Sánchez-Ferlosio puso, sin saberlo, los cimientos del edificio literario de Moraleja. Otras figuras literarias moralejanas, como Pureza Canelo, siguieron abonando campos como el de la poesía. Pequeñas acciones como poner el nombre de Alfanhuí a un parque municipal o colocar retratos de escritoras extremeñas ayudan a seguir impregnando el ambiente de cultura. La guinda la ha puesto, definitivamente, el creador del Inspector Trevejo.
Los ecos patrimoniales de la pertenencia a la Orden de Alcántara, así como de las relaciones conflictivas con el reino vecino, se circunscriben a la Casa de la Encomienda y a los planos que nos legaron los ingenieros sobre el sistema abaluartado. De hecho, lejos ya los tiempos de guerra que motivaron la fortificación, su valorización es fundamental para reflexionar sobre las relaciones pasadas, presentes y futuras. La Historia debe ser conocida y socializada.
La conjunción de lo portugués, lo histórico y lo literario pueden hacer de Moraleja un lugar singular. La pronta recuperación de la Casa de la Encomienda le vendrá de perlas a Gata Negra. Celebrar las veladas literarias, por ejemplo, en el sitio donde en el siglo XVI hubo un “vergel de naranjos” y hoy hay un majestuoso pino. Habilitar algunas de sus estancias para mostrar la Moraleja de antaño y proyectar la venidera. Pensarla como lugar de (re)unión ibérica.

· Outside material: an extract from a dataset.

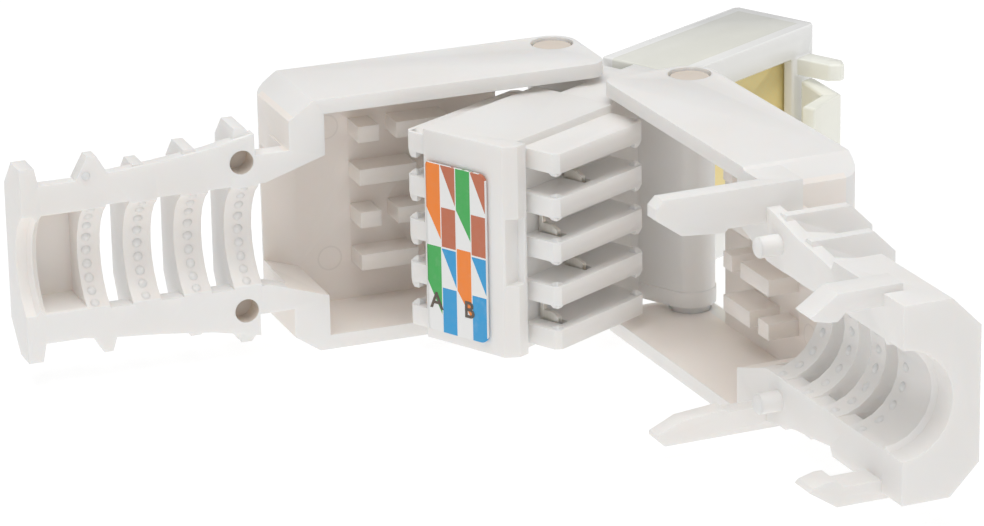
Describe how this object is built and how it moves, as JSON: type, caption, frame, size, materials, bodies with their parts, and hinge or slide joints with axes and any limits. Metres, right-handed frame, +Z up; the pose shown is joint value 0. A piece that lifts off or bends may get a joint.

Sánchez Ferlosio hablaba de las fachadas de las casas moralejanas de los comedios del siglo XX como mudas y jeroglíficas: anaranjadas o de añil, con tiras de cal blanca o con azulejos de color que se caían cuando su propietario fallecía. Más de siete décadas después, Steven, técnico de turismo de Moraleja, ha emprendido el proyecto “Puerta en Puerta” para que las fachadas de edificios deshabitados y olvidados no presenten aspecto degradante, sino que hablen y muestren vida. El arte urbano también está tomando impulso. ¿Se imaginan el impulso que tomará Moraleja cuando se termine la autovía hasta Portugal y la Casa de la Encomienda se convierta en centro de cultura literaria e ibérica?